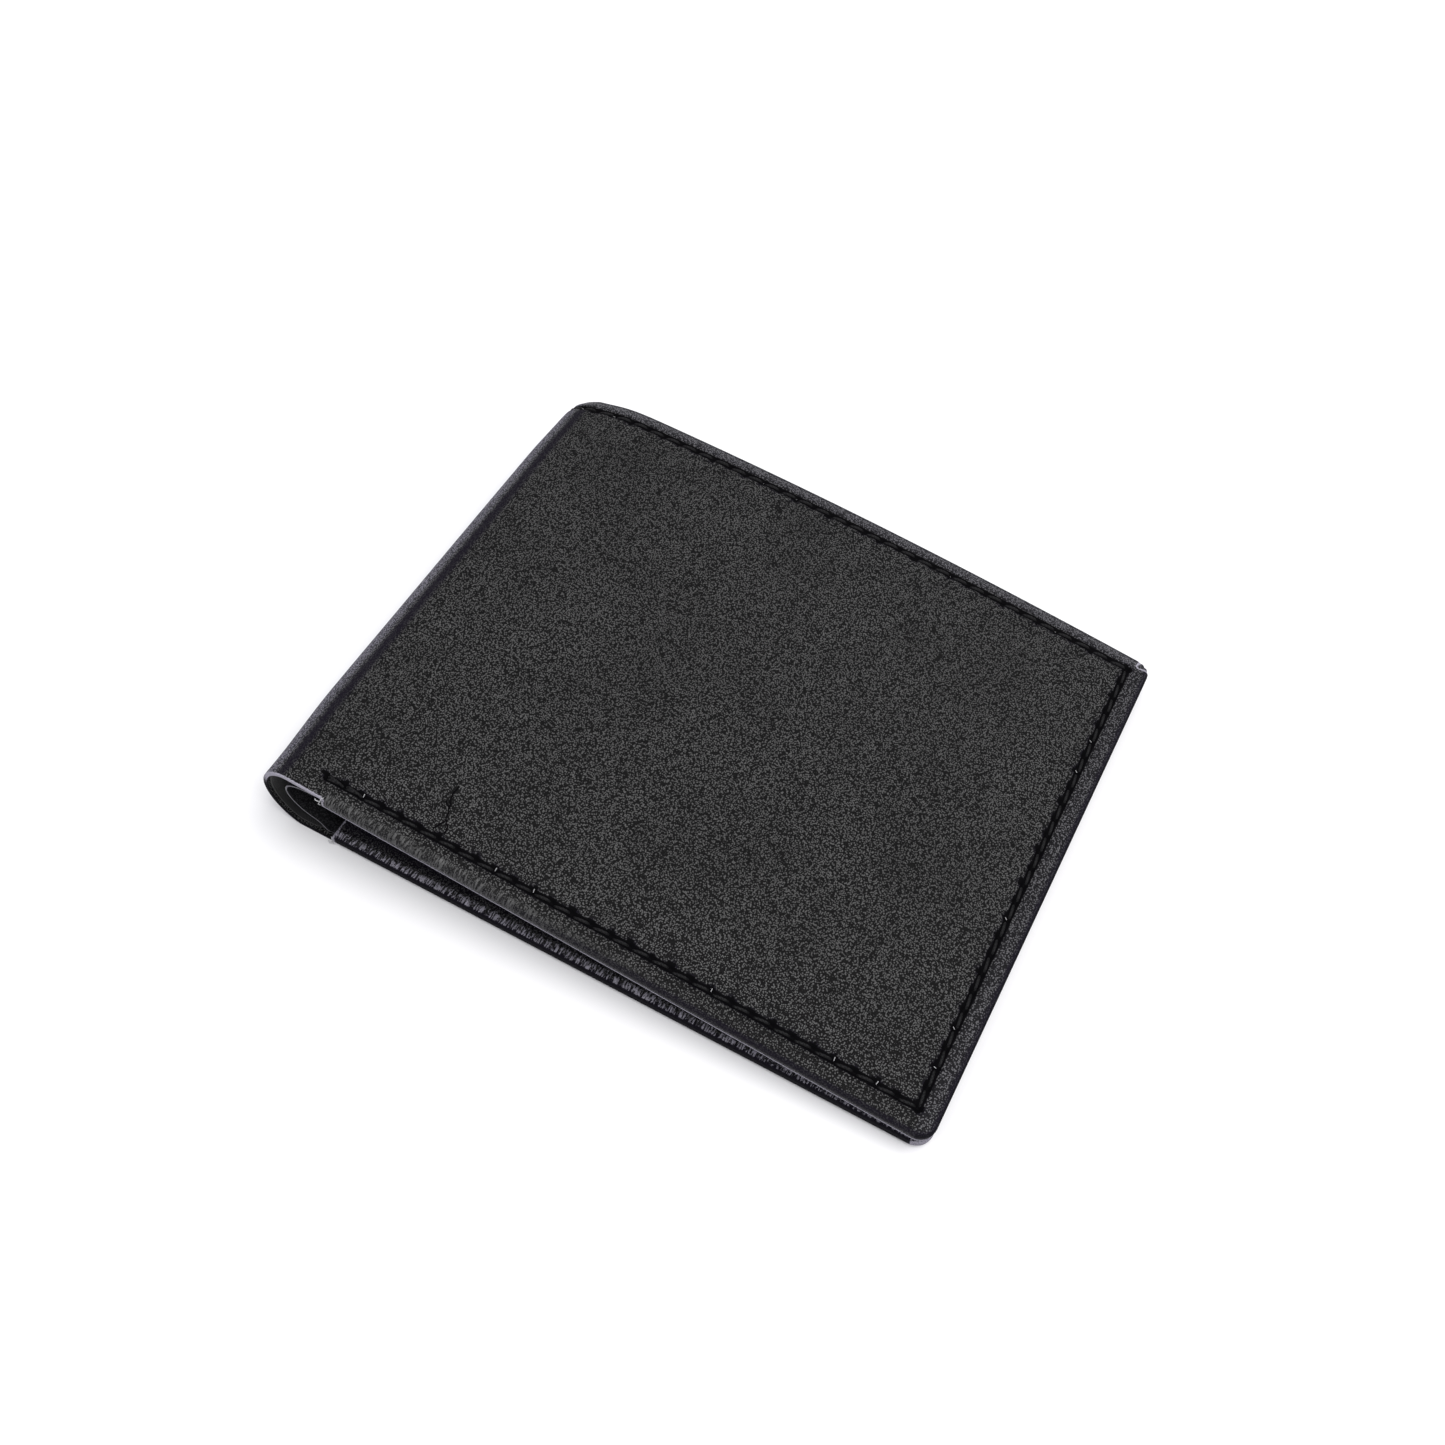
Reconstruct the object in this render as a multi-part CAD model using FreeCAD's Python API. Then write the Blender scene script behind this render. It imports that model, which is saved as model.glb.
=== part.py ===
import FreeCAD, Part
import math
import os

from FreeCAD import Vector

# A closed leather bifold wallet, empty, lying on its back half. Millimetres.
# Origin: the middle of the wallet's footprint, on the plane that it lies on.
# +X runs from the fold to the open side, +Y to the edge where banknotes go in, +Z up.
# Each half is built once, flat, and the upper (front) half is its mirror image in the
# plane that halves the wedge between them.

# ---- driving dimensions ----
WIDTH = 110.0  # from the fold to the open side
HEIGHT = 89.0  # along the fold
WEDGE = 5.2  # degrees between the two halves
STOP_SHORT = 4.2  # degrees short of flat where the stiff fold stops opening
OPEN_SIDE_HEIGHT = 5.0  # both halves together at the open side
CORNER = 2.6  # corner radius in plan at the open side

LEATHER = 0.8  # outer leather
LINING = 0.25  # lining glued behind the outer leather
DIVIDER = 0.3  # wall between the banknote compartment and the card side
PANEL = 0.35  # leather panel that carries the card slots
HEM = 0.5  # turned-in edge, pared thin
HEM_WIDTH = 7.0  # how far the turned-in edge reaches inwards
HEM_WALL = 0.5  # the turn itself, seen from above
HEM_START = 13.0  # from the fold's outside to where the lower hem begins
INTERIOR_DROP = 7.5  # the card side stops this far below the banknote edge

BODY_GAP = 0.35  # free space between pieces that turn against each other
LOOP_SHIFT = 3.9  # the divider's loop lies this far inside the outer loop
LOOP_LIFT = 0.3  # and this far above the lining

SLOT_COUNT = 3  # card slots above the front pocket, on each half
SLOT_PITCH = 10.5  # from one slot's mouth to the next
SLOT_STRIP = 14.0  # height of each slot's leather strip
SLOT_TOP = 4.0  # from the top of the card side to the first mouth
SLOT_STEP_FOLD = 0.55  # thickness of one layer beside the fold
SLOT_STEP_OPEN = 0.2  # and pared thin beside the open side
SLOT_INSET = 2.0  # from the panel's edge beside the fold to the slots
FABRIC_SHARE = 0.36  # a slot's fabric against its leather, in thickness

STITCH_INSET = 3.5
STITCH_PITCH = 3.2
STITCH_LENGTH = 2.5
STITCH_WIDTH = 0.5
STITCH_THICK = 0.2
STITCH_SLANT = 6.0  # degrees
GROOVE_WIDTH = 0.9
GROOVE_DEPTH = 0.25

# ---- worked out ----
wedge = math.radians(WEDGE)
# The front half's open side stands this far past the back half's, because it slopes down.
meeting_reach = OPEN_SIDE_HEIGHT / math.tan(wedge)
overhang = meeting_reach * (1 - math.cos(wedge))
fold_x = -WIDTH / 2
open_x = WIDTH / 2 - overhang
low_y = -HEIGHT / 2
top_y = HEIGHT / 2
# The outer loop is the circle that touches both outer faces and the fold's outermost line.
meeting_x = open_x + meeting_reach
half_slope = math.tan(wedge / 2)
loop_radius = (meeting_x - fold_x) * half_slope / (1 + half_slope)
loop_x = fold_x + loop_radius
hem_x = fold_x + HEM_START
lining_top = LEATHER + LINING
divider_top = lining_top + DIVIDER
panel_top = divider_top + PANEL
rim_top = panel_top + HEM
interior_top_y = top_y - INTERIOR_DROP
stitch_low_y = low_y + STITCH_INSET
stitch_top_y = top_y - STITCH_INSET
stitch_open_x = open_x - STITCH_INSET
# A straight stitch on the round loop has to lie this much deeper for its ends to stay inside.
stitch_sag = (STITCH_LENGTH / 2) ** 2 / (2 * loop_radius)
# Along the wedge's middle plane, from the loop's centre towards the open side.
middle = Vector(math.cos(wedge / 2), 0, -math.sin(wedge / 2))
across = Vector(math.sin(wedge / 2), 0, math.cos(wedge / 2))
loop_centre = Vector(loop_x, 0, loop_radius)
inner_centre = loop_centre + middle * LOOP_SHIFT
inner_radius = inner_centre.z - lining_top - LOOP_LIFT
divider_x = inner_centre.x + BODY_GAP
panel_x = divider_x + BODY_GAP
panel_stitch_x = panel_x + SLOT_INSET / 2
slot_x = panel_x + SLOT_INSET


def block(x0, x1, y0, y1, z0, z1):
    return Part.makeBox(x1 - x0, y1 - y0, z1 - z0, Vector(x0, y0, z0))


def plate(x0, x1, y0, y1, z0, z1, corner):
    """A flat sheet with both corners at its open side rounded."""
    sheet = block(x0, x1, y0, y1, z0, z1)
    upright = []
    for edge in sheet.Edges:
        a, b = (v.Point for v in edge.Vertexes)
        if abs(a.x - x1) < 1e-6 and abs(b.x - x1) < 1e-6 and abs(a.z - b.z) > 1e-6:
            upright.append(edge)
    return sheet.makeFillet(corner, upright)


def ring(centre, outer, thickness, y0, y1):
    """The loop of one layer round the fold, short of both halves by half a gap each."""
    gap = BODY_GAP / outer
    start = -math.pi / 2 - gap
    finish = -3 * math.pi / 2 - wedge + gap
    inner = outer - thickness

    def point(radius, angle):
        return Vector(centre.x + radius * math.cos(angle), y0, centre.z + radius * math.sin(angle))

    half_way = (start + finish) / 2
    outside = Part.Arc(point(outer, start), point(outer, half_way), point(outer, finish))
    inside = Part.Arc(point(inner, finish), point(inner, half_way), point(inner, start))
    edges = [
        outside.toShape(),
        Part.LineSegment(point(outer, finish), point(inner, finish)).toShape(),
        inside.toShape(),
        Part.LineSegment(point(inner, start), point(outer, start)).toShape(),
    ]
    return Part.Face(Part.Wire(edges)).extrude(Vector(0, y1 - y0, 0))


def stitch(x, y, z, along, slant):
    """One stitch, a flat bar with pointed ends, centred on x, y and standing on z."""
    half = STITCH_LENGTH / 2
    side = STITCH_WIDTH / 2
    corners = [(-half, 0), (-half + side, -side), (half - side, -side)]
    corners += [(half, 0), (half - side, side), (-half + side, side)]
    points = [Vector(u, v, 0) for u, v in corners]
    bar = Part.Face(Part.makePolygon(points + points[:1])).extrude(Vector(0, 0, STITCH_THICK))
    bar.rotate(Vector(0, 0, 0), Vector(0, 0, 1), along + slant)
    bar.translate(Vector(x, y, z))
    return bar


def run_of_stitches(start, finish, z):
    """Evenly spaced stitches between two points in plan."""
    length = math.dist(start, finish)
    count = round(length / STITCH_PITCH)
    along = math.degrees(math.atan2(finish[1] - start[1], finish[0] - start[0]))
    bars = []
    for index in range(count):
        share = (index + 0.5) / count
        x = start[0] + (finish[0] - start[0]) * share
        y = start[1] + (finish[1] - start[1]) * share
        bars.append(stitch(x, y, z, along, STITCH_SLANT))
    return bars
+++
WORK TO DO:
Restate every line of the data word for word.

EXPECTED OUTPUT:
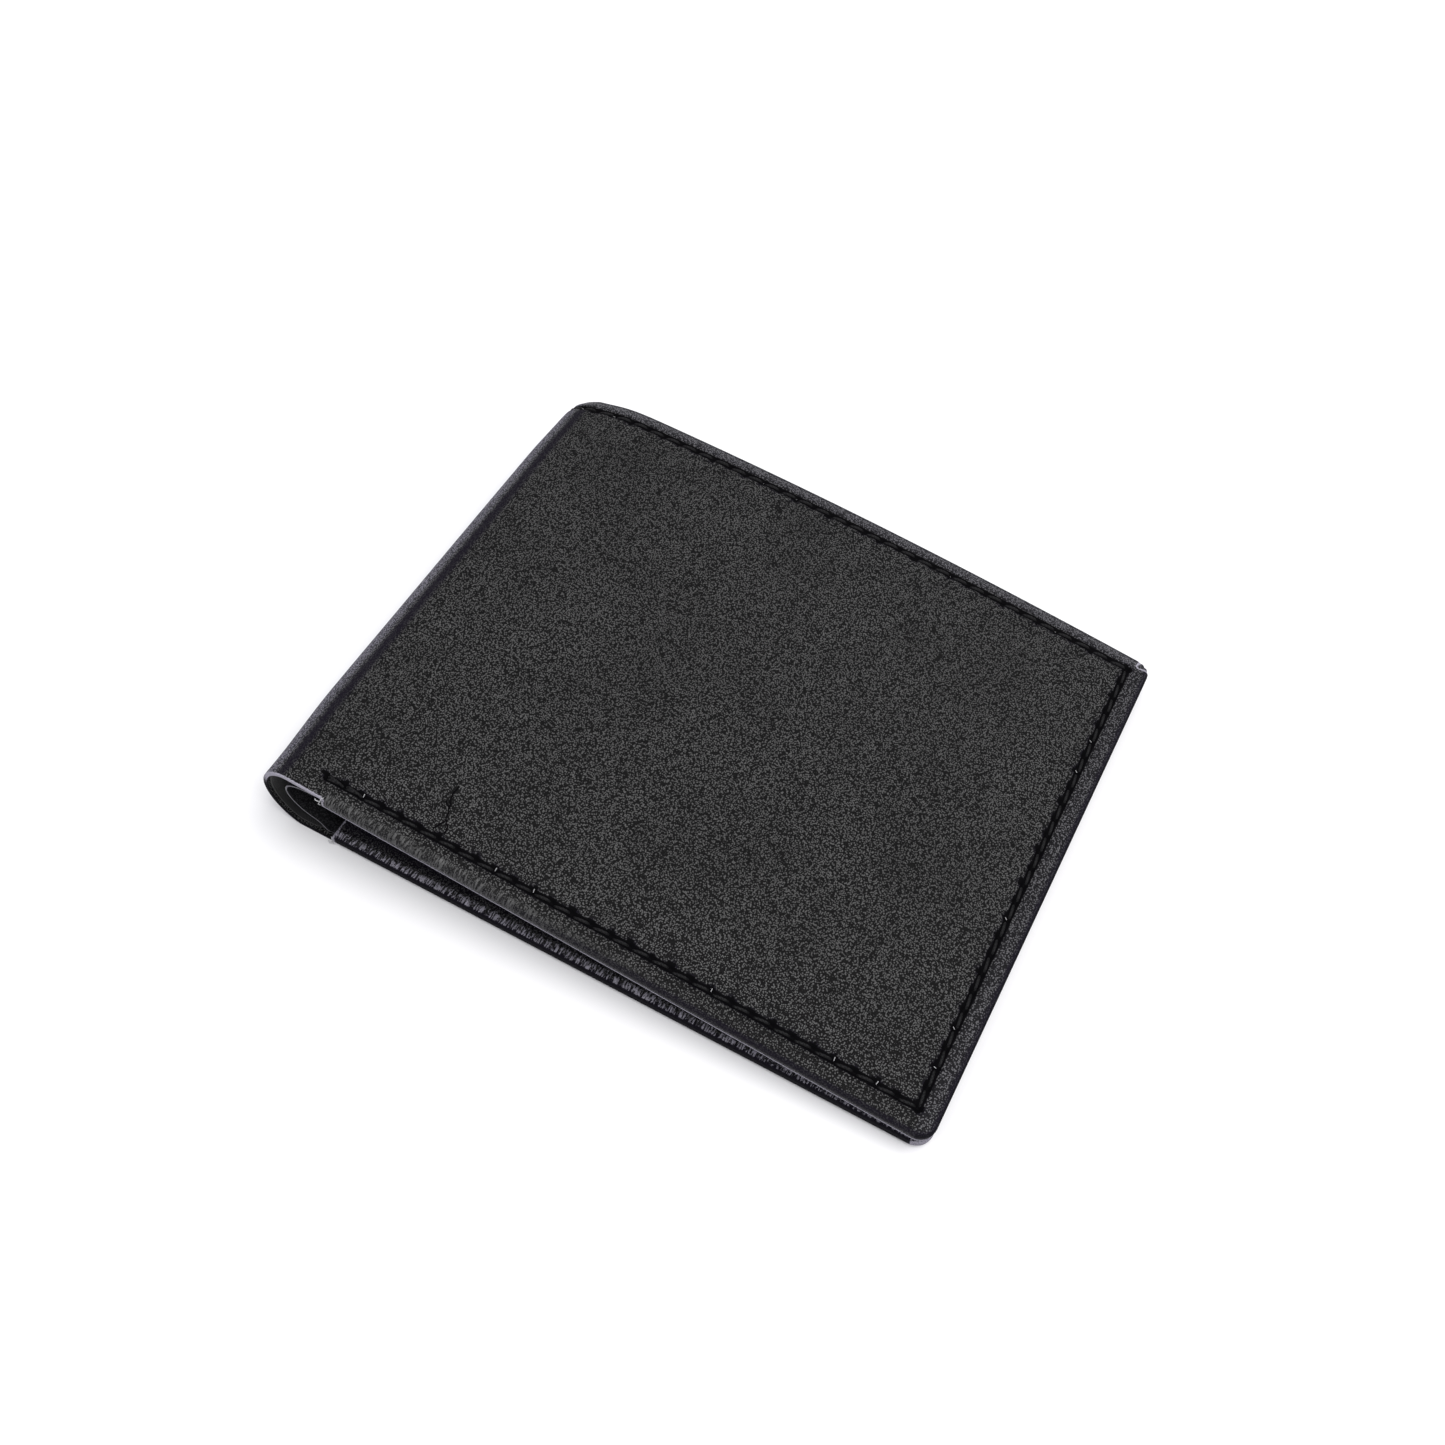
Reconstruct the object in this render as a multi-part CAD model using FreeCAD's Python API. Then write the Blender scene script behind this render. It imports that model, which is saved as model.glb.
=== part.py ===
import FreeCAD, Part
import math
import os

from FreeCAD import Vector

# A closed leather bifold wallet, empty, lying on its back half. Millimetres.
# Origin: the middle of the wallet's footprint, on the plane that it lies on.
# +X runs from the fold to the open side, +Y to the edge where banknotes go in, +Z up.
# Each half is built once, flat, and the upper (front) half is its mirror image in the
# plane that halves the wedge between them.

# ---- driving dimensions ----
WIDTH = 110.0  # from the fold to the open side
HEIGHT = 89.0  # along the fold
WEDGE = 5.2  # degrees between the two halves
STOP_SHORT = 4.2  # degrees short of flat where the stiff fold stops opening
OPEN_SIDE_HEIGHT = 5.0  # both halves together at the open side
CORNER = 2.6  # corner radius in plan at the open side

LEATHER = 0.8  # outer leather
LINING = 0.25  # lining glued behind the outer leather
DIVIDER = 0.3  # wall between the banknote compartment and the card side
PANEL = 0.35  # leather panel that carries the card slots
HEM = 0.5  # turned-in edge, pared thin
HEM_WIDTH = 7.0  # how far the turned-in edge reaches inwards
HEM_WALL = 0.5  # the turn itself, seen from above
HEM_START = 13.0  # from the fold's outside to where the lower hem begins
INTERIOR_DROP = 7.5  # the card side stops this far below the banknote edge

BODY_GAP = 0.35  # free space between pieces that turn against each other
LOOP_SHIFT = 3.9  # the divider's loop lies this far inside the outer loop
LOOP_LIFT = 0.3  # and this far above the lining

SLOT_COUNT = 3  # card slots above the front pocket, on each half
SLOT_PITCH = 10.5  # from one slot's mouth to the next
SLOT_STRIP = 14.0  # height of each slot's leather strip
SLOT_TOP = 4.0  # from the top of the card side to the first mouth
SLOT_STEP_FOLD = 0.55  # thickness of one layer beside the fold
SLOT_STEP_OPEN = 0.2  # and pared thin beside the open side
SLOT_INSET = 2.0  # from the panel's edge beside the fold to the slots
FABRIC_SHARE = 0.36  # a slot's fabric against its leather, in thickness

STITCH_INSET = 3.5
STITCH_PITCH = 3.2
STITCH_LENGTH = 2.5
STITCH_WIDTH = 0.5
STITCH_THICK = 0.2
STITCH_SLANT = 6.0  # degrees
GROOVE_WIDTH = 0.9
GROOVE_DEPTH = 0.25

# ---- worked out ----
wedge = math.radians(WEDGE)
# The front half's open side stands this far past the back half's, because it slopes down.
meeting_reach = OPEN_SIDE_HEIGHT / math.tan(wedge)
overhang = meeting_reach * (1 - math.cos(wedge))
fold_x = -WIDTH / 2
open_x = WIDTH / 2 - overhang
low_y = -HEIGHT / 2
top_y = HEIGHT / 2
# The outer loop is the circle that touches both outer faces and the fold's outermost line.
meeting_x = open_x + meeting_reach
half_slope = math.tan(wedge / 2)
loop_radius = (meeting_x - fold_x) * half_slope / (1 + half_slope)
loop_x = fold_x + loop_radius
hem_x = fold_x + HEM_START
lining_top = LEATHER + LINING
divider_top = lining_top + DIVIDER
panel_top = divider_top + PANEL
rim_top = panel_top + HEM
interior_top_y = top_y - INTERIOR_DROP
stitch_low_y = low_y + STITCH_INSET
stitch_top_y = top_y - STITCH_INSET
stitch_open_x = open_x - STITCH_INSET
# A straight stitch on the round loop has to lie this much deeper for its ends to stay inside.
stitch_sag = (STITCH_LENGTH / 2) ** 2 / (2 * loop_radius)
# Along the wedge's middle plane, from the loop's centre towards the open side.
middle = Vector(math.cos(wedge / 2), 0, -math.sin(wedge / 2))
across = Vector(math.sin(wedge / 2), 0, math.cos(wedge / 2))
loop_centre = Vector(loop_x, 0, loop_radius)
inner_centre = loop_centre + middle * LOOP_SHIFT
inner_radius = inner_centre.z - lining_top - LOOP_LIFT
divider_x = inner_centre.x + BODY_GAP
panel_x = divider_x + BODY_GAP
panel_stitch_x = panel_x + SLOT_INSET / 2
slot_x = panel_x + SLOT_INSET


def block(x0, x1, y0, y1, z0, z1):
    return Part.makeBox(x1 - x0, y1 - y0, z1 - z0, Vector(x0, y0, z0))


def plate(x0, x1, y0, y1, z0, z1, corner):
    """A flat sheet with both corners at its open side rounded."""
    sheet = block(x0, x1, y0, y1, z0, z1)
    upright = []
    for edge in sheet.Edges:
        a, b = (v.Point for v in edge.Vertexes)
        if abs(a.x - x1) < 1e-6 and abs(b.x - x1) < 1e-6 and abs(a.z - b.z) > 1e-6:
            upright.append(edge)
    return sheet.makeFillet(corner, upright)


def ring(centre, outer, thickness, y0, y1):
    """The loop of one layer round the fold, short of both halves by half a gap each."""
    gap = BODY_GAP / outer
    start = -math.pi / 2 - gap
    finish = -3 * math.pi / 2 - wedge + gap
    inner = outer - thickness

    def point(radius, angle):
        return Vector(centre.x + radius * math.cos(angle), y0, centre.z + radius * math.sin(angle))

    half_way = (start + finish) / 2
    outside = Part.Arc(point(outer, start), point(outer, half_way), point(outer, finish))
    inside = Part.Arc(point(inner, finish), point(inner, half_way), point(inner, start))
    edges = [
        outside.toShape(),
        Part.LineSegment(point(outer, finish), point(inner, finish)).toShape(),
        inside.toShape(),
        Part.LineSegment(point(inner, start), point(outer, start)).toShape(),
    ]
    return Part.Face(Part.Wire(edges)).extrude(Vector(0, y1 - y0, 0))


def stitch(x, y, z, along, slant):
    """One stitch, a flat bar with pointed ends, centred on x, y and standing on z."""
    half = STITCH_LENGTH / 2
    side = STITCH_WIDTH / 2
    corners = [(-half, 0), (-half + side, -side), (half - side, -side)]
    corners += [(half, 0), (half - side, side), (-half + side, side)]
    points = [Vector(u, v, 0) for u, v in corners]
    bar = Part.Face(Part.makePolygon(points + points[:1])).extrude(Vector(0, 0, STITCH_THICK))
    bar.rotate(Vector(0, 0, 0), Vector(0, 0, 1), along + slant)
    bar.translate(Vector(x, y, z))
    return bar


def run_of_stitches(start, finish, z):
    """Evenly spaced stitches between two points in plan."""
    length = math.dist(start, finish)
    count = round(length / STITCH_PITCH)
    along = math.degrees(math.atan2(finish[1] - start[1], finish[0] - start[0]))
    bars = []
    for index in range(count):
        share = (index + 0.5) / count
        x = start[0] + (finish[0] - start[0]) * share
        y = start[1] + (finish[1] - start[1]) * share
        bars.append(stitch(x, y, z, along, STITCH_SLANT))
    return bars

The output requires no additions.